__JOB__
Copy out every record below with complete accuracy.

__MATERIAL TO PROCESS__
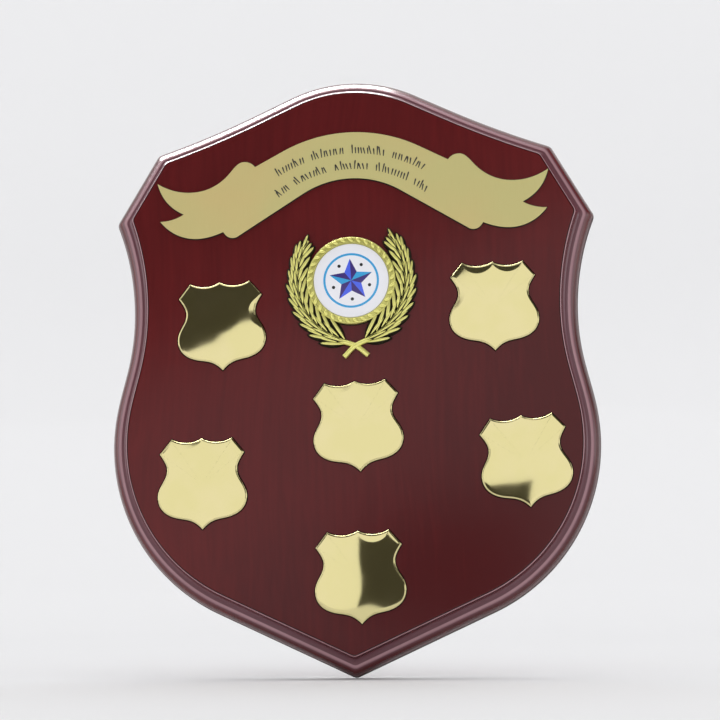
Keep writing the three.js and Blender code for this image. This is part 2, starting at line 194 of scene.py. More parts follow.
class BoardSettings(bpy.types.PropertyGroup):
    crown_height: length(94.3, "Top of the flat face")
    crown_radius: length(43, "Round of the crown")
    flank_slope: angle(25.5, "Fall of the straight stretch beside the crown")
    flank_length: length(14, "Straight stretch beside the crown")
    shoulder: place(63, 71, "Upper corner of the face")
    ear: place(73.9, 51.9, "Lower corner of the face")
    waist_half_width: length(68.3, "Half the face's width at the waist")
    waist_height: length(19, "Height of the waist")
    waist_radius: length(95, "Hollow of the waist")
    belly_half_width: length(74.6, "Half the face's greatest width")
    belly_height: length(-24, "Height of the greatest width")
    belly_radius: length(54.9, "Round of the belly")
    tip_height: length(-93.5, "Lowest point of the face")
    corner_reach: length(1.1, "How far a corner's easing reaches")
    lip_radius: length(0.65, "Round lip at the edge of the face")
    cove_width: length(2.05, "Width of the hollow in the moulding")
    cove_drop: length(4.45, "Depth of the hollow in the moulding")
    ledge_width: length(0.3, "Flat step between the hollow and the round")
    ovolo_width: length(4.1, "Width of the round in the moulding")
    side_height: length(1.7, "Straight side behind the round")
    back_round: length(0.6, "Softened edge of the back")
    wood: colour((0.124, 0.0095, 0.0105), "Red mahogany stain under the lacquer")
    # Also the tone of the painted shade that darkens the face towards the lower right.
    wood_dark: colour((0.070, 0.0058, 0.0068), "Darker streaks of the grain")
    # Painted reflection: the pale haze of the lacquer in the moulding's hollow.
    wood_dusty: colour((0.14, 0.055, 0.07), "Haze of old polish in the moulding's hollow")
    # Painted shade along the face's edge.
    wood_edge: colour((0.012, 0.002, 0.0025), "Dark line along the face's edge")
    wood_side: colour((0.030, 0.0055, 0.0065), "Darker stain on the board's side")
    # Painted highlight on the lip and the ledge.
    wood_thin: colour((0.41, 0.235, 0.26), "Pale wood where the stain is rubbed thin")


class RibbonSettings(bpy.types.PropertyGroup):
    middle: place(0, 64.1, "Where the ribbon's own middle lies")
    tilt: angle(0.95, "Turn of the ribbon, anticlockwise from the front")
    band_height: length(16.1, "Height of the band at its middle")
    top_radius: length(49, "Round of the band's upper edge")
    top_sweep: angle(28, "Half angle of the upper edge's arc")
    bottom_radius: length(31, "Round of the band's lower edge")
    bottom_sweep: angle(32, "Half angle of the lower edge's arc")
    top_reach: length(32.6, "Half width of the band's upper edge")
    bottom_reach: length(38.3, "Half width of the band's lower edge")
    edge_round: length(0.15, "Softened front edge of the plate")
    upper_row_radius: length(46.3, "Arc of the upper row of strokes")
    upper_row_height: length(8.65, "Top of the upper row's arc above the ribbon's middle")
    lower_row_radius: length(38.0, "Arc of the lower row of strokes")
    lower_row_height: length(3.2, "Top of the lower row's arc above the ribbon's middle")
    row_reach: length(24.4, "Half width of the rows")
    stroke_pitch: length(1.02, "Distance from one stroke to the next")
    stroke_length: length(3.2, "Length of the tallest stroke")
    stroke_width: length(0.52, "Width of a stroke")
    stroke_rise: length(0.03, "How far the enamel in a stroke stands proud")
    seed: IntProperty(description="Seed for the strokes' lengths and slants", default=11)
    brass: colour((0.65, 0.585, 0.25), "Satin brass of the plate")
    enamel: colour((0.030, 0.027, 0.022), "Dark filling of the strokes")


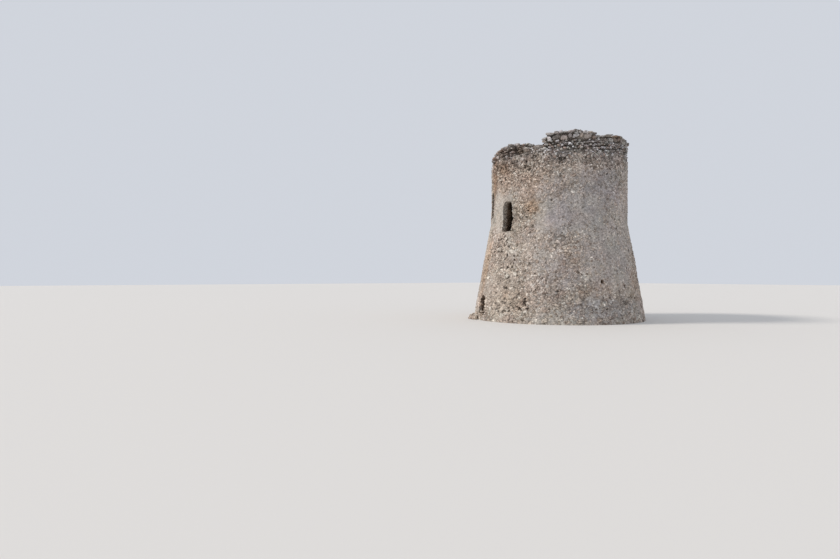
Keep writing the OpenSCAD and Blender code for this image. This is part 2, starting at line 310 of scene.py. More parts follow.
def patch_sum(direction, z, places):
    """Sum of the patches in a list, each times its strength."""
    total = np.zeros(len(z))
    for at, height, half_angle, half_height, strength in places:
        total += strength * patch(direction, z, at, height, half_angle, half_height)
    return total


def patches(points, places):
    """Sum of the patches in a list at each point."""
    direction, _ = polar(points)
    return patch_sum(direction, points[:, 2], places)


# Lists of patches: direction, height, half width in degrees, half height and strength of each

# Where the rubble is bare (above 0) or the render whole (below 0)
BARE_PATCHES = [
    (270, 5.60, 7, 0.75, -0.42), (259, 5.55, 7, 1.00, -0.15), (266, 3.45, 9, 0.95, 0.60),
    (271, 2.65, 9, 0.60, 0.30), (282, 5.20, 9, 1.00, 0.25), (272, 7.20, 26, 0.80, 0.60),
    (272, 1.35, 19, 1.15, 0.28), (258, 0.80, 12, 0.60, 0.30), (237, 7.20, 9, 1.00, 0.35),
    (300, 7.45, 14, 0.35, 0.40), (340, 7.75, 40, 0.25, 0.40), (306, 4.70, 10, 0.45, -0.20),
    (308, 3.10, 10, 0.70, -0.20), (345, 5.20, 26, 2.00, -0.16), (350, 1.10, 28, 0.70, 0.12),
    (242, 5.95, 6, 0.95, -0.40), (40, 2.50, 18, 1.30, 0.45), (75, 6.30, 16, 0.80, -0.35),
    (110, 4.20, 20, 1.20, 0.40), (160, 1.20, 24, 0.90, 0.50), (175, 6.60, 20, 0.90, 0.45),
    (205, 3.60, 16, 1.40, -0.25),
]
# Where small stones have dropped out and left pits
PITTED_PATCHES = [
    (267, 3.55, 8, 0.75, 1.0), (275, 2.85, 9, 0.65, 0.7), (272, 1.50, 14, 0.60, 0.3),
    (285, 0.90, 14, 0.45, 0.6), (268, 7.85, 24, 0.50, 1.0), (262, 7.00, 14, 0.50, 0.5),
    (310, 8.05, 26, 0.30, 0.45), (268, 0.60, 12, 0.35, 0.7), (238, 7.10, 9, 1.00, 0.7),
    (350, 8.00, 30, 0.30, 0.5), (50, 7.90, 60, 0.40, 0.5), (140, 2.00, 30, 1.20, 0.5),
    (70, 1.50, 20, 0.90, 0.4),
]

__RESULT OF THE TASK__
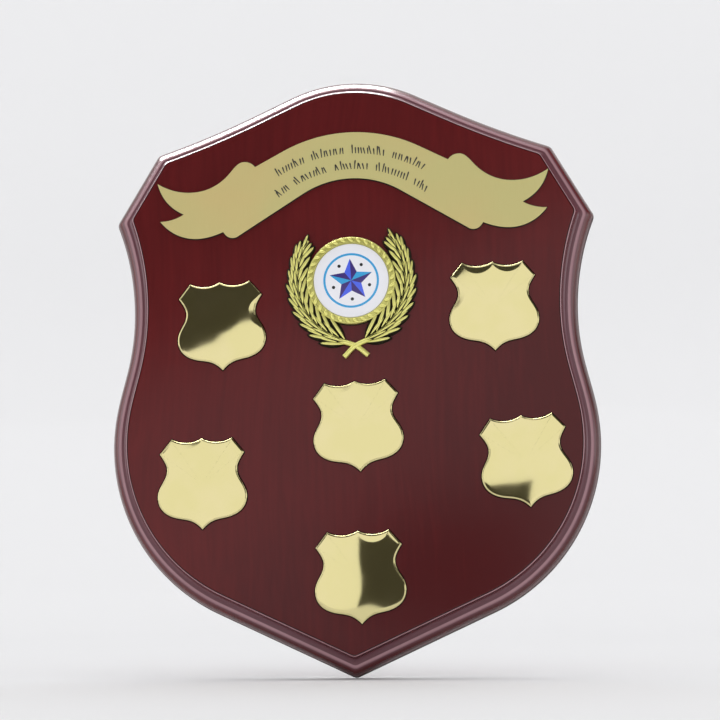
Keep writing the three.js and Blender code for this image. This is part 2, starting at line 194 of scene.py. More parts follow.
class BoardSettings(bpy.types.PropertyGroup):
    crown_height: length(94.3, "Top of the flat face")
    crown_radius: length(43, "Round of the crown")
    flank_slope: angle(25.5, "Fall of the straight stretch beside the crown")
    flank_length: length(14, "Straight stretch beside the crown")
    shoulder: place(63, 71, "Upper corner of the face")
    ear: place(73.9, 51.9, "Lower corner of the face")
    waist_half_width: length(68.3, "Half the face's width at the waist")
    waist_height: length(19, "Height of the waist")
    waist_radius: length(95, "Hollow of the waist")
    belly_half_width: length(74.6, "Half the face's greatest width")
    belly_height: length(-24, "Height of the greatest width")
    belly_radius: length(54.9, "Round of the belly")
    tip_height: length(-93.5, "Lowest point of the face")
    corner_reach: length(1.1, "How far a corner's easing reaches")
    lip_radius: length(0.65, "Round lip at the edge of the face")
    cove_width: length(2.05, "Width of the hollow in the moulding")
    cove_drop: length(4.45, "Depth of the hollow in the moulding")
    ledge_width: length(0.3, "Flat step between the hollow and the round")
    ovolo_width: length(4.1, "Width of the round in the moulding")
    side_height: length(1.7, "Straight side behind the round")
    back_round: length(0.6, "Softened edge of the back")
    wood: colour((0.124, 0.0095, 0.0105), "Red mahogany stain under the lacquer")
    # Also the tone of the painted shade that darkens the face towards the lower right.
    wood_dark: colour((0.070, 0.0058, 0.0068), "Darker streaks of the grain")
    # Painted reflection: the pale haze of the lacquer in the moulding's hollow.
    wood_dusty: colour((0.14, 0.055, 0.07), "Haze of old polish in the moulding's hollow")
    # Painted shade along the face's edge.
    wood_edge: colour((0.012, 0.002, 0.0025), "Dark line along the face's edge")
    wood_side: colour((0.030, 0.0055, 0.0065), "Darker stain on the board's side")
    # Painted highlight on the lip and the ledge.
    wood_thin: colour((0.41, 0.235, 0.26), "Pale wood where the stain is rubbed thin")


class RibbonSettings(bpy.types.PropertyGroup):
    middle: place(0, 64.1, "Where the ribbon's own middle lies")
    tilt: angle(0.95, "Turn of the ribbon, anticlockwise from the front")
    band_height: length(16.1, "Height of the band at its middle")
    top_radius: length(49, "Round of the band's upper edge")
    top_sweep: angle(28, "Half angle of the upper edge's arc")
    bottom_radius: length(31, "Round of the band's lower edge")
    bottom_sweep: angle(32, "Half angle of the lower edge's arc")
    top_reach: length(32.6, "Half width of the band's upper edge")
    bottom_reach: length(38.3, "Half width of the band's lower edge")
    edge_round: length(0.15, "Softened front edge of the plate")
    upper_row_radius: length(46.3, "Arc of the upper row of strokes")
    upper_row_height: length(8.65, "Top of the upper row's arc above the ribbon's middle")
    lower_row_radius: length(38.0, "Arc of the lower row of strokes")
    lower_row_height: length(3.2, "Top of the lower row's arc above the ribbon's middle")
    row_reach: length(24.4, "Half width of the rows")
    stroke_pitch: length(1.02, "Distance from one stroke to the next")
    stroke_length: length(3.2, "Length of the tallest stroke")
    stroke_width: length(0.52, "Width of a stroke")
    stroke_rise: length(0.03, "How far the enamel in a stroke stands proud")
    seed: IntProperty(description="Seed for the strokes' lengths and slants", default=11)
    brass: colour((0.65, 0.585, 0.25), "Satin brass of the plate")
    enamel: colour((0.030, 0.027, 0.022), "Dark filling of the strokes")


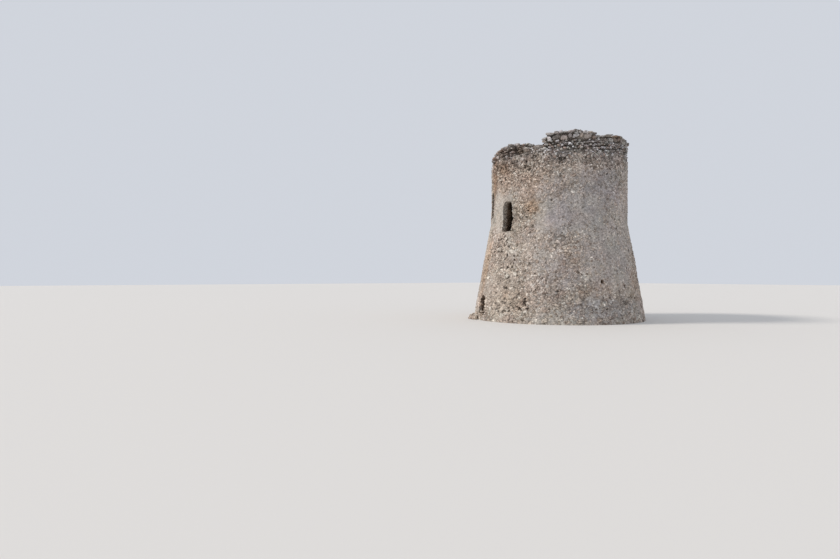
Keep writing the OpenSCAD and Blender code for this image. This is part 2, starting at line 310 of scene.py. More parts follow.
def patch_sum(direction, z, places):
    """Sum of the patches in a list, each times its strength."""
    total = np.zeros(len(z))
    for at, height, half_angle, half_height, strength in places:
        total += strength * patch(direction, z, at, height, half_angle, half_height)
    return total


def patches(points, places):
    """Sum of the patches in a list at each point."""
    direction, _ = polar(points)
    return patch_sum(direction, points[:, 2], places)


# Lists of patches: direction, height, half width in degrees, half height and strength of each

# Where the rubble is bare (above 0) or the render whole (below 0)
BARE_PATCHES = [
    (270, 5.60, 7, 0.75, -0.42), (259, 5.55, 7, 1.00, -0.15), (266, 3.45, 9, 0.95, 0.60),
    (271, 2.65, 9, 0.60, 0.30), (282, 5.20, 9, 1.00, 0.25), (272, 7.20, 26, 0.80, 0.60),
    (272, 1.35, 19, 1.15, 0.28), (258, 0.80, 12, 0.60, 0.30), (237, 7.20, 9, 1.00, 0.35),
    (300, 7.45, 14, 0.35, 0.40), (340, 7.75, 40, 0.25, 0.40), (306, 4.70, 10, 0.45, -0.20),
    (308, 3.10, 10, 0.70, -0.20), (345, 5.20, 26, 2.00, -0.16), (350, 1.10, 28, 0.70, 0.12),
    (242, 5.95, 6, 0.95, -0.40), (40, 2.50, 18, 1.30, 0.45), (75, 6.30, 16, 0.80, -0.35),
    (110, 4.20, 20, 1.20, 0.40), (160, 1.20, 24, 0.90, 0.50), (175, 6.60, 20, 0.90, 0.45),
    (205, 3.60, 16, 1.40, -0.25),
]
# Where small stones have dropped out and left pits
PITTED_PATCHES = [
    (267, 3.55, 8, 0.75, 1.0), (275, 2.85, 9, 0.65, 0.7), (272, 1.50, 14, 0.60, 0.3),
    (285, 0.90, 14, 0.45, 0.6), (268, 7.85, 24, 0.50, 1.0), (262, 7.00, 14, 0.50, 0.5),
    (310, 8.05, 26, 0.30, 0.45), (268, 0.60, 12, 0.35, 0.7), (238, 7.10, 9, 1.00, 0.7),
    (350, 8.00, 30, 0.30, 0.5), (50, 7.90, 60, 0.40, 0.5), (140, 2.00, 30, 1.20, 0.5),
    (70, 1.50, 20, 0.90, 0.4),
]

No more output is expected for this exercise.